A source of (\gamma)-radiation, (\mathrm{Co}^{60}), was used. The absorbed-dose rate was determined by ferrous sulfate dosimetry ((^1)) and was (2.8 \cdot 10^{16}) eV/ml·sec. The reagents used were of “chemically pure” grade. In addition, sodium nitrate was purified by recrystallization from triply distilled water. For preparing the solutions, water subjected to special purification was used. Triply distilled water was irradiated to a dose of (\sim 10^{21}) eV/ml, and then, to decompose the (\mathrm{H_2O_2}) formed, it was exposed to ultraviolet light. The solutions were deaerated by passing purified argon through them for 30–40 min.
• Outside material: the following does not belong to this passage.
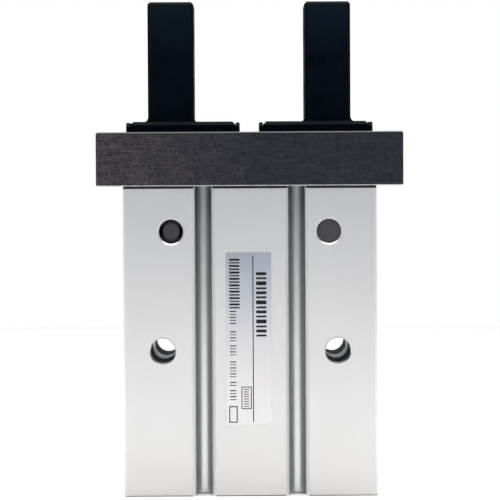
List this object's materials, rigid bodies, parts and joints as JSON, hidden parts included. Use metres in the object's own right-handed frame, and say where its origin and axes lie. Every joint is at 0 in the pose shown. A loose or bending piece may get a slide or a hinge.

The nitrite concentration over the entire pH range was determined colorimetrically with the Griess reagent ((^2)). Hydrogen peroxide was measured spectrophotometrically: in neutral medium by the method of Ghormley–Schwartz ((^{3,4})), and in the case of acidic and alkaline solutions by reaction with (\mathrm{Ce^{4+}}) ions in (0.4\,M\,\mathrm{H_2SO_4}). Hydrogen was determined chromatographically on an KhT-2M instrument.

Fig. 1. Dependence of (G(\mathrm{NO_2^-})) on pH for a (5 \cdot 10^{-3}\,M) solution of (\mathrm{NaNO_3}): 1—deaerated solution; 2—solution saturated with air.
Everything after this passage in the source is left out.